-- Begin --

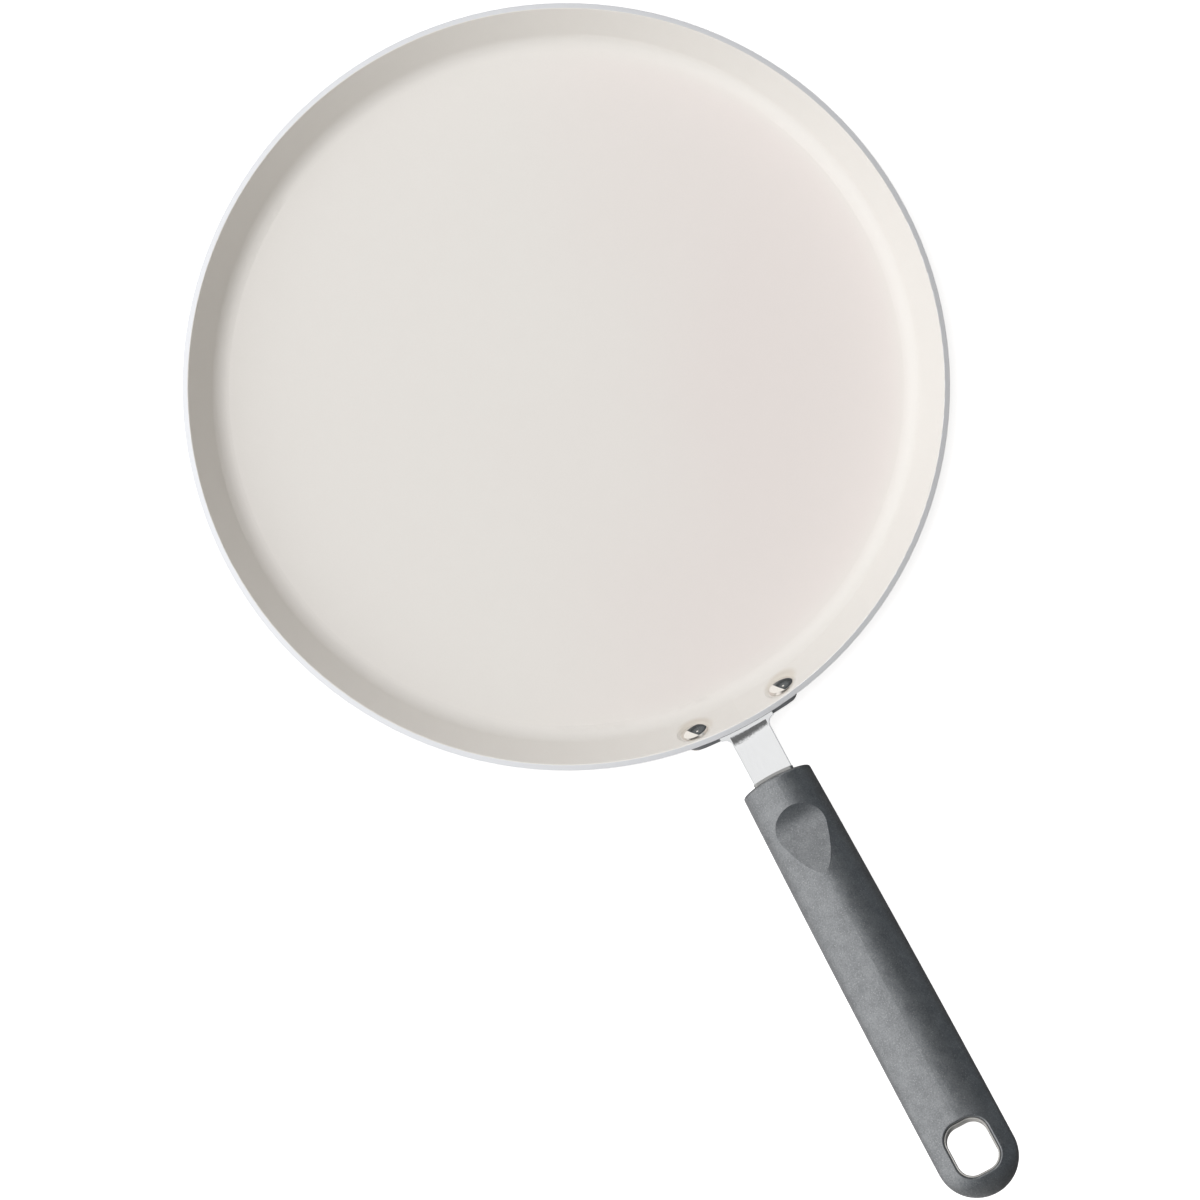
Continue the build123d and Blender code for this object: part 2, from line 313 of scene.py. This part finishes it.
def make_dish_zones_group():
    """Where a point of the dish lies: inside skin, bare rim and turned base, as masks.

    Slant is the way down the wall from the rim and depth the way through the wall from
    its inner side, both from the radius and the height.
    """
    tree, given, results = new_group("dish_zones", [], ["Radius", "Inside", "Rim", "Base"])
    across, along, height = parts_of(tree, given["Place"])
    squares = total(tree, product(tree, across, across), product(tree, along, along))
    radius = calc(tree, "SQRT", squares)
    outward = difference(tree, radius, inner_rim_radius)
    fall = difference(tree, rim_height, height)
    depth = total(
        tree, product(tree, outward, cos(wall_lean)), product(tree, fall, sin(wall_lean))
    )
    slant = difference(
        tree, product(tree, fall, cos(wall_lean)), product(tree, outward, sin(wall_lean))
    )
    near_inner = calc(tree, "LESS_THAN", depth, wall_thickness / 3)
    above_base = calc(tree, "GREATER_THAN", height, base_thickness * 0.7)
    under_base = calc(tree, "LESS_THAN", height, base_thickness * 0.2)
    # The inner edge of the rim keeps its coat
    past_edge = ramp(tree, depth, 0.00018, 0.00030)
    near_rim = ramp(tree, slant, 0.00028, 0.00022)
    within_base = ramp(tree, radius, base_flat_radius, base_flat_radius - 0.0002)
    put(results["Radius"], radius)
    put(results["Inside"], product(tree, near_inner, above_base))
    put(results["Rim"], product(tree, near_rim, past_edge))
    put(results["Base"], product(tree, under_base, within_base))
    return tree


def dish_material():
    """Cream ceramic coat inside, bare turned rim and base, dark coat outside."""
    material, tree, shader = new_material("coated_dish")
    place = object_place(tree)
    zones = use_group(tree, dish_zones, place)
    grain = use_group(tree, fine_grain, place, coat_grain)[0]
    radius, inside = zones["Radius"], zones["Inside"]
    bare = calc(tree, "MAXIMUM", zones["Rim"], zones["Base"])

    # Painted reflection: one side of the floor is tinted a touch pinker, standing in for warm
    # surroundings mirrored in the coat, with a wide soft change
    toward = vector_number(tree, "DOT_PRODUCT", place, tuple(view_right))
    uneven = product(tree, noise(tree, place, coat_patches, detail=1.0), 0.10)
    painted_reflection_share = ramp(tree, total(tree, toward, uneven), 0.03, 0.12)
    painted_reflection_share = product(tree, painted_reflection_share, ramp(tree, radius, 0.129, 0.117))
    coat = mix_color(tree, painted_reflection_share, cream_coat, painted_reflection_pink)
    coat = mix_color(tree, ramp(tree, grain, 0.25, 0.75, 0.0, 0.10), coat, grained_coat)

    # Painted shade round the rivets: the coat is darker and browner where the heads would shade
    # it, most on the side of the floor
    x, y, _ = parts_of(tree, place)
    rivet_across = product(tree, calc(tree, "SIGN", y), head_center_across)
    across = difference(tree, difference(tree, y, rivet_across), 0.20 * head_radius)
    up_wall = calc(tree, "DIVIDE", difference(tree, radius, head_center_radius), sin(wall_lean))
    up_wall = total(tree, up_wall, 0.25 * head_radius)
    reach = vector_number(tree, "LENGTH", joined(tree, across, up_wall, 0.0))
    painted_shade = product(tree, ramp(tree, reach, 1.55 * head_radius, 0.95 * head_radius), 0.62)
    painted_shade = product(tree, painted_shade, calc(tree, "GREATER_THAN", x, 0.0))
    coat = mix_color(tree, painted_shade, coat, painted_shade_coat)

    # Turned metal has fine rings about the pan's axis
    rings = noise(tree, joined(tree, radius, 0.0, 0.0), turned_rings)
    outside = mix_color(tree, ramp(tree, grain, 0.35, 0.70), *outside_coat)
    color = mix_color(tree, inside, outside, coat)
    coat_rough = mix_value(tree, inside, 0.55, 0.42)
    shade(
        shader,
        Base_Color=mix_color(tree, bare, color, mix_color(tree, rings, *turned_metal)),
        Roughness=mix_value(tree, bare, coat_rough, mix_value(tree, rings, 0.50, 0.60)),
        Metallic=product(tree, bare, bare_metallic),
        Normal=bump(tree, mix_value(tree, bare, grain, rings), 0.00002, 0.35),
    )
    return material


def trim_material(name, color, rough):
    """Satin stainless steel with a fine drawn grain along X."""
    material, tree, shader = new_material(name)
    lines = drawn_lines(tree, object_place(tree), trim_grain, 10.0)
    shade(
        shader,
        Base_Color=mix_color(tree, lines, tuple(0.94 * part for part in color), color),
        Roughness=mix_value(tree, lines, rough * 0.8, rough * 1.25),
        Metallic=1.0,
        Normal=bump(tree, lines, 0.00001, 0.3),
    )
    return material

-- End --

Required work:
Can you write out the lines above, from the first one through the one containing "return tree", exactly as they appear and nothing more?

The response:
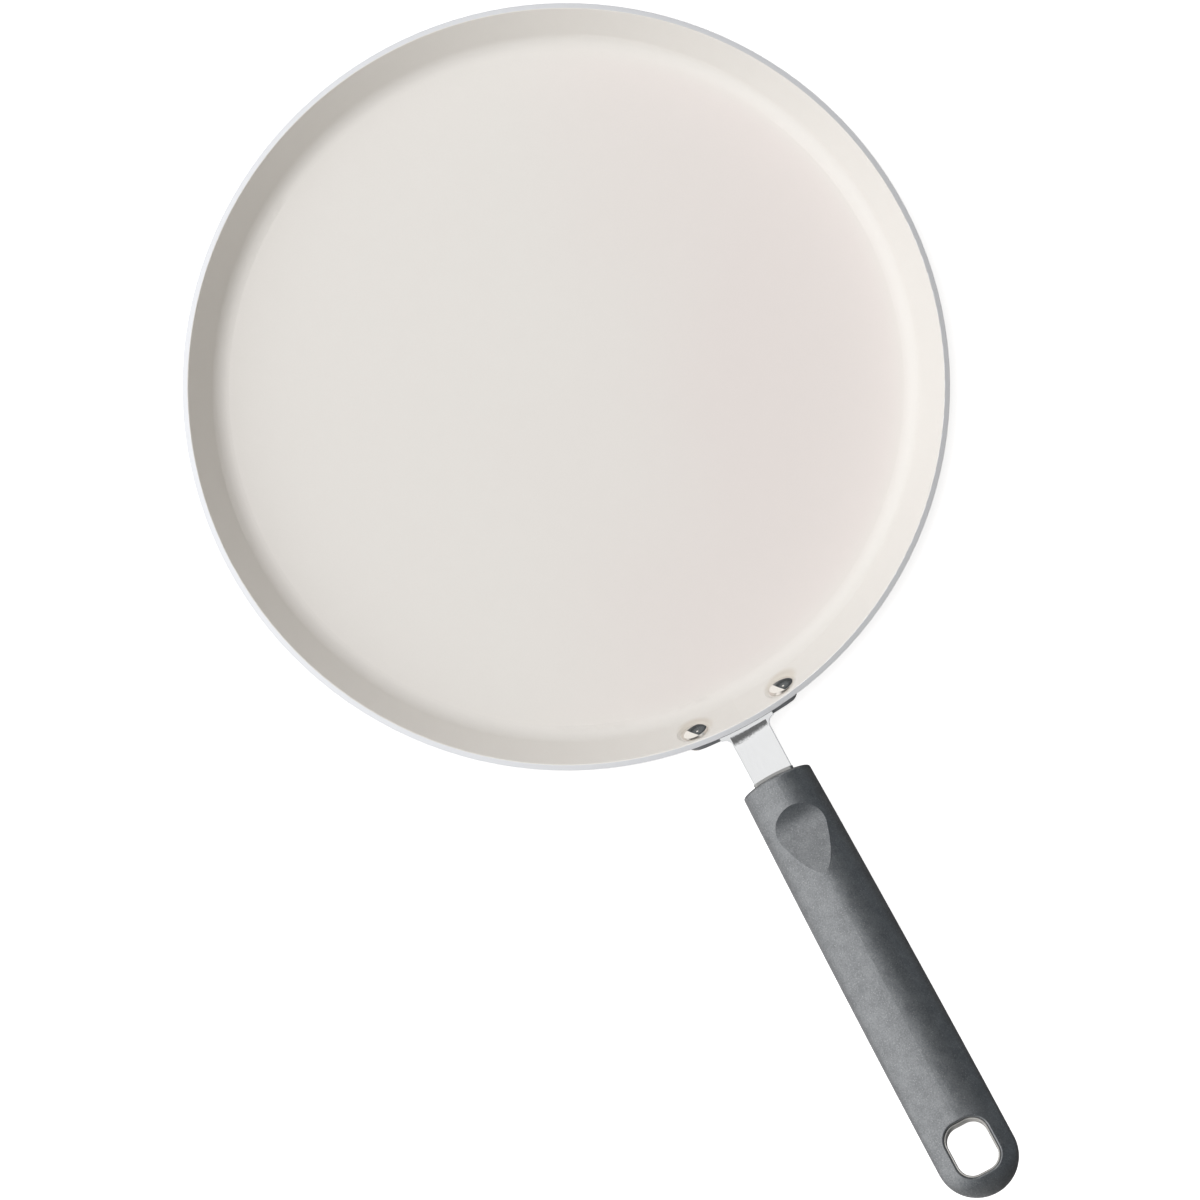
Continue the build123d and Blender code for this object: part 2, from line 313 of scene.py. This part finishes it.
def make_dish_zones_group():
    """Where a point of the dish lies: inside skin, bare rim and turned base, as masks.

    Slant is the way down the wall from the rim and depth the way through the wall from
    its inner side, both from the radius and the height.
    """
    tree, given, results = new_group("dish_zones", [], ["Radius", "Inside", "Rim", "Base"])
    across, along, height = parts_of(tree, given["Place"])
    squares = total(tree, product(tree, across, across), product(tree, along, along))
    radius = calc(tree, "SQRT", squares)
    outward = difference(tree, radius, inner_rim_radius)
    fall = difference(tree, rim_height, height)
    depth = total(
        tree, product(tree, outward, cos(wall_lean)), product(tree, fall, sin(wall_lean))
    )
    slant = difference(
        tree, product(tree, fall, cos(wall_lean)), product(tree, outward, sin(wall_lean))
    )
    near_inner = calc(tree, "LESS_THAN", depth, wall_thickness / 3)
    above_base = calc(tree, "GREATER_THAN", height, base_thickness * 0.7)
    under_base = calc(tree, "LESS_THAN", height, base_thickness * 0.2)
    # The inner edge of the rim keeps its coat
    past_edge = ramp(tree, depth, 0.00018, 0.00030)
    near_rim = ramp(tree, slant, 0.00028, 0.00022)
    within_base = ramp(tree, radius, base_flat_radius, base_flat_radius - 0.0002)
    put(results["Radius"], radius)
    put(results["Inside"], product(tree, near_inner, above_base))
    put(results["Rim"], product(tree, near_rim, past_edge))
    put(results["Base"], product(tree, under_base, within_base))
    return tree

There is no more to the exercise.